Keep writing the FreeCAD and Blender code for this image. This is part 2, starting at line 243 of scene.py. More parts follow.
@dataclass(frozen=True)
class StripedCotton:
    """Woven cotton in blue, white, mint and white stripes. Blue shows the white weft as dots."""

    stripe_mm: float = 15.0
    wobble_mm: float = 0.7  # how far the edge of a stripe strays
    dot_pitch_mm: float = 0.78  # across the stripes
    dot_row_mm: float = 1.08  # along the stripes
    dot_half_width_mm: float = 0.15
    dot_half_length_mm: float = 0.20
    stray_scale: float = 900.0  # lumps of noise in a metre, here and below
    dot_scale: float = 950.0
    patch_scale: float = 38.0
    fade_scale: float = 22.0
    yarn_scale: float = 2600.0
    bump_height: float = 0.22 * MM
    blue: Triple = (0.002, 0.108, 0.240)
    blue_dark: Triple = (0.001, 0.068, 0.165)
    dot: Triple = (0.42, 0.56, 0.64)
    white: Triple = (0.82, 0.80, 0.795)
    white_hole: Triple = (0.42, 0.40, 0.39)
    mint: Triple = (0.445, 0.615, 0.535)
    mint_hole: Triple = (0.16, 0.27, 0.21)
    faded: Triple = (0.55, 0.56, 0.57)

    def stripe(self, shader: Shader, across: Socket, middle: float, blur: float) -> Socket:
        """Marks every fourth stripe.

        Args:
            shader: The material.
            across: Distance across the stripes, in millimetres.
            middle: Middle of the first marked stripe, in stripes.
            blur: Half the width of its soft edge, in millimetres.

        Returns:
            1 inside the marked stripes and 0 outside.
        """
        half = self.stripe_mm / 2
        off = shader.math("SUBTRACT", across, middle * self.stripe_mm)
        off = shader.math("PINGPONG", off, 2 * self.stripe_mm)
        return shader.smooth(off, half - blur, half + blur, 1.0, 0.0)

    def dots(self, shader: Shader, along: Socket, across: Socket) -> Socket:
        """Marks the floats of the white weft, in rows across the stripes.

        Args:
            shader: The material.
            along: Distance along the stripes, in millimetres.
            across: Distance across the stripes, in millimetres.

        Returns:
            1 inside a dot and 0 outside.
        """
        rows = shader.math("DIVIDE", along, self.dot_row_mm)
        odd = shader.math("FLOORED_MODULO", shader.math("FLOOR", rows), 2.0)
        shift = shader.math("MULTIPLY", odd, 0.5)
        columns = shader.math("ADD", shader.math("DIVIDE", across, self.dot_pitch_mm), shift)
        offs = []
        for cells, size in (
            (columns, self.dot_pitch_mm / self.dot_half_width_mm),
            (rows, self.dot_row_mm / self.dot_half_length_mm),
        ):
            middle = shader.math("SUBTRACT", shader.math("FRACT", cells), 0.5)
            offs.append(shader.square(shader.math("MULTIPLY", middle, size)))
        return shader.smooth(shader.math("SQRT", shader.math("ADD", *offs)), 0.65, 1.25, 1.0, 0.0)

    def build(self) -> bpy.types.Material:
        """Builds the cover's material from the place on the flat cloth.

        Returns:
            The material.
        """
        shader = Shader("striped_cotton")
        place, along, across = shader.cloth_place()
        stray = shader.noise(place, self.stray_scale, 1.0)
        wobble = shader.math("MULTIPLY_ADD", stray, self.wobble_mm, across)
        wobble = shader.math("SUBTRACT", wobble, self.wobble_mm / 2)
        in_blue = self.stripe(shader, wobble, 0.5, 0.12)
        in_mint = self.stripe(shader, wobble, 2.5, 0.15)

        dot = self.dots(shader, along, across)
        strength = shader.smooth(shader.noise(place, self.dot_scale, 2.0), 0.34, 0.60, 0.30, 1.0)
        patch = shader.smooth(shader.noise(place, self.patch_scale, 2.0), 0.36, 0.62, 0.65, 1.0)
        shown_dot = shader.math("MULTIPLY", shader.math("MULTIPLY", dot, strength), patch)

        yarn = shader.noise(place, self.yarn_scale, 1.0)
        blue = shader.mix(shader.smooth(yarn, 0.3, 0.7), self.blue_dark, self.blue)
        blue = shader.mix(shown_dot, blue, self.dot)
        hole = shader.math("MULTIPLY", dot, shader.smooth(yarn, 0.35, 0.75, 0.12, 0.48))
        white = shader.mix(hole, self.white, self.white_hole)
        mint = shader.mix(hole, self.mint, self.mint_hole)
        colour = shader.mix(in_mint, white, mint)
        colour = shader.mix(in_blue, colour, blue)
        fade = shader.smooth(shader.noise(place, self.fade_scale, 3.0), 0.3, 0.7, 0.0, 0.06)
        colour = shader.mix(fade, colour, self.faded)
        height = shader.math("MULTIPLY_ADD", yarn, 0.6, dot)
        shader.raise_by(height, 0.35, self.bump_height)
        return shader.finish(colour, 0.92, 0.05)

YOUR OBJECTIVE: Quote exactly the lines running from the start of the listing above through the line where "blue, white, mint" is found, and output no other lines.

OUTPUT FOR THIS TASK:
Keep writing the FreeCAD and Blender code for this image. This is part 2, starting at line 243 of scene.py. More parts follow.
@dataclass(frozen=True)
class StripedCotton:
    """Woven cotton in blue, white, mint and white stripes. Blue shows the white weft as dots."""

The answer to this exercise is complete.